May, 2022

Tuesday, May 10, 2022 | 02:00 pm

The Heirs of Malintzin: Gendered Hierarchies in the “Spiritual Conquest” of Sinaloa

Jason Dyck , University of Western Ontario

After his death in 1594, Jesuits hailed Gonzalo de Tapia as a proto-martyr of their missions in northwestern New Spain. They did not do the same for María, Tapia’s Indigenous translator who died together with him on the same day in Tovoropa. In this talk, I offer a reconstruction of María’s life by piecing together references to her in Jesuit letters, anuas, relations, and manuscript histories. Questioning the gendered hierarchies of mission histories, I argue that María’s life highlights the important yet often overlooked roles Indigenous women played as lay missionaries in the evangelization of Sinaloa in the late sixteenth and early seventeenth centuries. Jason Dyck is a historian of the early modern Spanish world and a Teaching and Learning Librarian at the University of Western Ontario. His research focuses on religion, missionary work, sacred history, and Jesuit historiography in colonial Latin America. Image Source: Bernardino de Sahagún et al, Malinche Translating from Palace Roof Top in Florentine Codex, 1570-1585, Biblioteca Medicea Laurenziana, Italy.

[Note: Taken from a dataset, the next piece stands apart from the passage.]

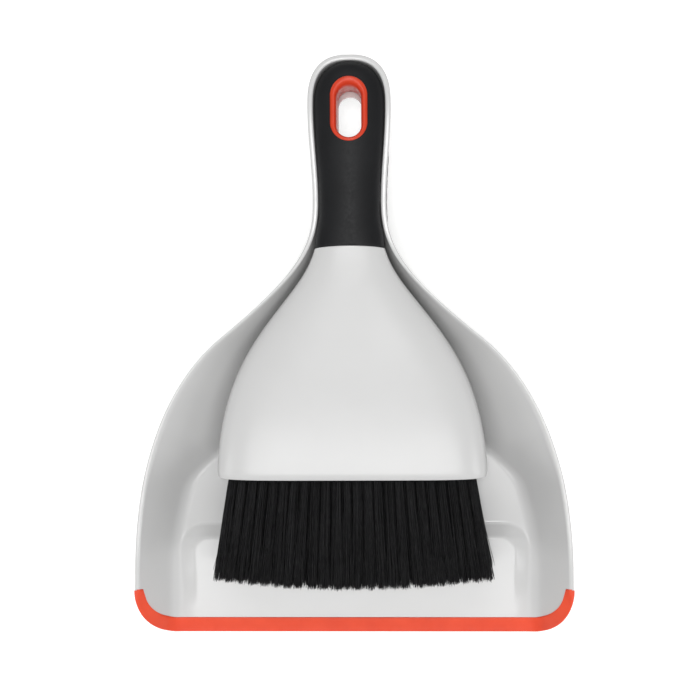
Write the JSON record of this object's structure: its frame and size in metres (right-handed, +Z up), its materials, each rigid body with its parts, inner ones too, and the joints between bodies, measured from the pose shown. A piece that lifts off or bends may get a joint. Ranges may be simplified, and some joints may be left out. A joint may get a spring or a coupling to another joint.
{
  "type": "dust pan and brush set",
  "caption": "White hand dust pan with an orange soft lip and a channel handle, and a fan-shaped hand brush with a rubber grip that nests in it.",
  "frame": {"origin": "under the middle of the set, on the surface it stands on", "axes": "+X to the right across the pan, +Y from the lip to the tip of the handle, +Z up"},
  "size_m": [0.242, 0.315, 0.0688],
  "materials": {
    "pan_white": "glossy moulded polypropylene",
    "head_white": "satin moulded polypropylene",
    "lip_orange": "satin soft elastomer",
    "ring_orange": "glossy moulded plastic",
    "grip_rubber": "matte soft rubber",
    "block_black": "matte moulded polypropylene",
    "bristle_black": "flagged polyester filament",
    "staple_steel": "flattened wire"
  },
  "bodies": {
    "pan": {"pan_body": "pan_white", "pan_lip": "lip_orange", "pan_grip": "grip_rubber"},
    "brush": {"head_shell": "head_white", "brush_grip": "grip_rubber", "hang_ring": "ring_orange", "bristle_block": "block_black", "tufts_row_1": "bristle_black", "tufts_row_2": "bristle_black", "tufts_row_3": "bristle_black", "tufts_row_4": "bristle_black", "tufts_row_5": "bristle_black", "staples_row_1": "staple_steel", "staples_row_2": "staple_steel", "staples_row_3": "staple_steel", "staples_row_4": "staple_steel", "staples_row_5": "staple_steel"}
  },
  "joints": [
    {"name": "brush_lift", "type": "slide", "parent": "pan", "child": "brush", "axis": [0, 0, 1], "range_m": [0, 0.12]}
  ]
}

Friday, May 13, 2022 | 01:30 pm

Spring 2022 LAS Convocation Ceremony

The convocation is a departmental event that is held in addition to the University-sponsored commencement. At convocation, each graduating student will be recognized, given a few minutes to say a few words about their time in the program, and will receive a certificate from the LAS program. The event concludes with a reception. This year's keynote speaker will be Dr. Luis Herran Avila, UNM Assistant Professor of History and this year’s recipient of the LAS Outstanding Faculty Award.